This is a simple example of how to use jLibrary API programatically to grab and store content crawled from other place. You could extend this example adding categories, relations, more information to the documents, but for simplicity I have maintained things very simple. This example can also serve you as source to build other extractions systems, for example from databases.

Example structure

This example is very simple consts only of three classes:
  • BOECreatorTest: This is the main class. This class will crawl information for an entire month. Note that this is really a huge amount of information (+600Mb). If you want, you can modify it to extract only information from a single day.
  • BOEParser: This is a parser class. It's used to access to the HTML web pages and crawl the PDF files information. It uses Apache HttpClient library to get the binary content and HtmlParser library to parse web page information.
  • BOEFile: This is a simple holder class to store the contents from each downloaded entry.

Connecting to a repository

This example assumes that you have created a repository with the name "boe".:

In the first lines of the BOECreatorTest file you can see how to use the jLibrary API to connect to that repository:

[1]   Credentials credentials = new Credentials();
      credentials.setUser(User.ADMIN_NAME);
      credentials.setPassword(User.DEFAULT_PASSWORD);
 
[2]   ServerProfile profile = new ServerProfile();
      profile.setType(ServerProfile.LOCAL);
      profile.setLocation("");
      profile.setName("Local server");

[3]   ClientInterface jci = profile.getJCI();
[4]   RepositoryService rs = jci.getRepositoryService();
[5]   SecurityService ss = jci.getSecurityService();
[6]   Ticket ticket = ss.login(credentials, "boe");
  • [1] The first thing you must do is build a credentials object. Here I used the default admin username and password.

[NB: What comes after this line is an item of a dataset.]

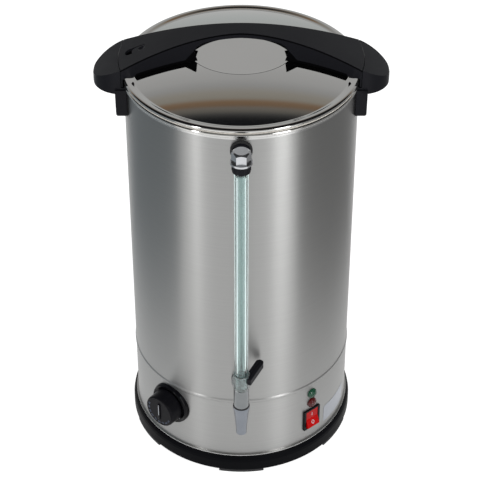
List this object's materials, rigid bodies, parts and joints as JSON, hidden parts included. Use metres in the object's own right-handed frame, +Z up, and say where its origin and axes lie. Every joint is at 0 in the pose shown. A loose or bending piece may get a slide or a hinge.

  • [2] jLibrary uses the concept of server profiles. A ServerProfile instance defines the name, location and type of the repository you are going to access. On this example I have created a server profile to access to a local repository, but accessing to a remote repository would be as easy as changing the second line by profile.setType(ServerProfile.REMOTE) and putting the correct location.

  • [3] To access to server services, jLibrary uses the concept of Client interfaces (JCI: jLibrary Client Interface). From a profile, you can obtain a suitable client interface. jLibrary creates automatically the appropiate client interface for the kind of server you are going to access. For example, if you are going to access to a remote server, then jLibrary will instantiate a web services based client interface to access to that server; this is done without having to worry about a single web services line of code.

  • [4][5] From a client interface you can obtain the services to access to information. jLibrary exposes three different services: search, security management and repository access.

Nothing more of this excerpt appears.